In its court filing opposing Sheriff Hennessy’s effort to dismiss Ms. Cerletti’s lawsuit, we argued:
Sheriff Hennessy’s refusal to share basic information about the release of deportable criminal aliens in her custody – the date, time, and place of their scheduled release – plainly frustrates Congress’ clear purpose in enacting section 1226(c). By refusing to share release information, Sheriff Hennessy allows deportable criminal aliens in her custody – aliens Congress plainly intended to be detained upon release from the custody of [law enforcement agencies] such as SFSD – to escape federal immigration officials’ grasp. Her restrictions enable aliens who have committed aggravated felonies or other crimes deemed sufficiently serious by Congress to warrant detaining them and denying them bond or conditional parole to remain at large pending removal. Not only might such persons pose a further danger to the community – which was one of Congress’ main concerns – but federal immigration officials must spend additional time and resources and assume unnecessary risk to themselves, the aliens, and others locating and apprehending them.

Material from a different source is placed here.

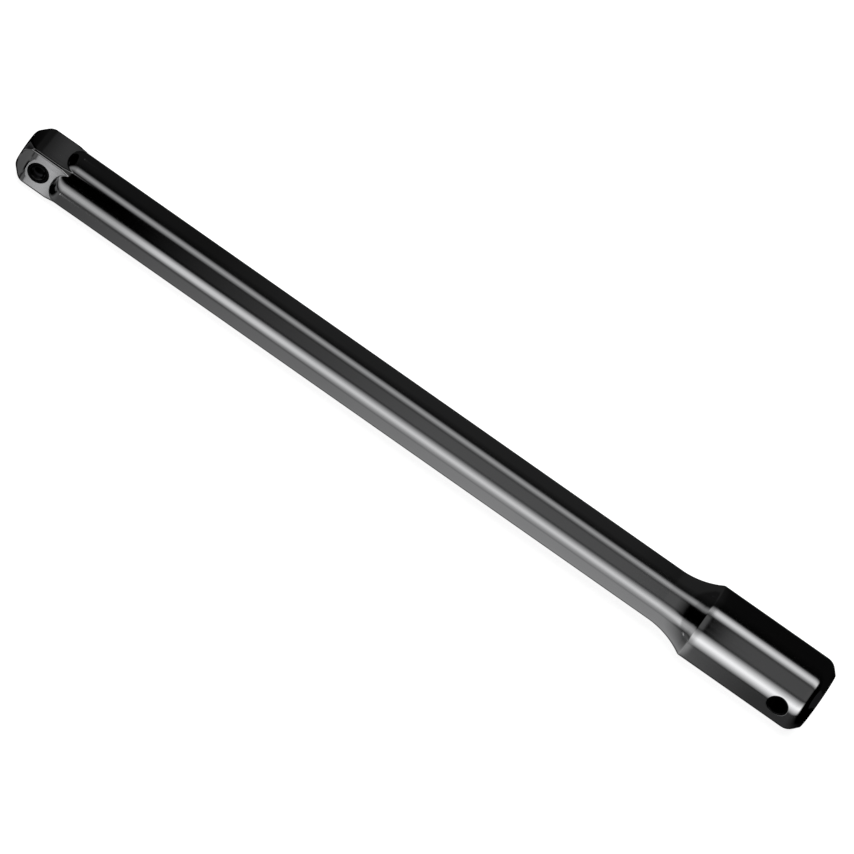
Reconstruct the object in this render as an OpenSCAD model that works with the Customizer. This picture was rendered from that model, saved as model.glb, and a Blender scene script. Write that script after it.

In rejecting the attempt to end the lawsuit, presiding Superior Court Judge Harold Kahn wrote that there is “sufficient support at this stage of the case for Ms. Cerletti’s allegation that the Sheriff’s policy prohibiting or restricting release information about suspected priority aliens stands as an obstacle to the accomplishment of Congress’ asserted purpose of enabling federal immigration officials to gain access to inmates who may have violated federal immigration laws.” The lawsuit may now proceed to discovery.
As Kate Steinle’s death tragically demonstrates, San Francisco’s sanctuary policy is dangerous and illegal. We hope our taxpayer lawsuit can end this outrage before more lives are needlessly lost.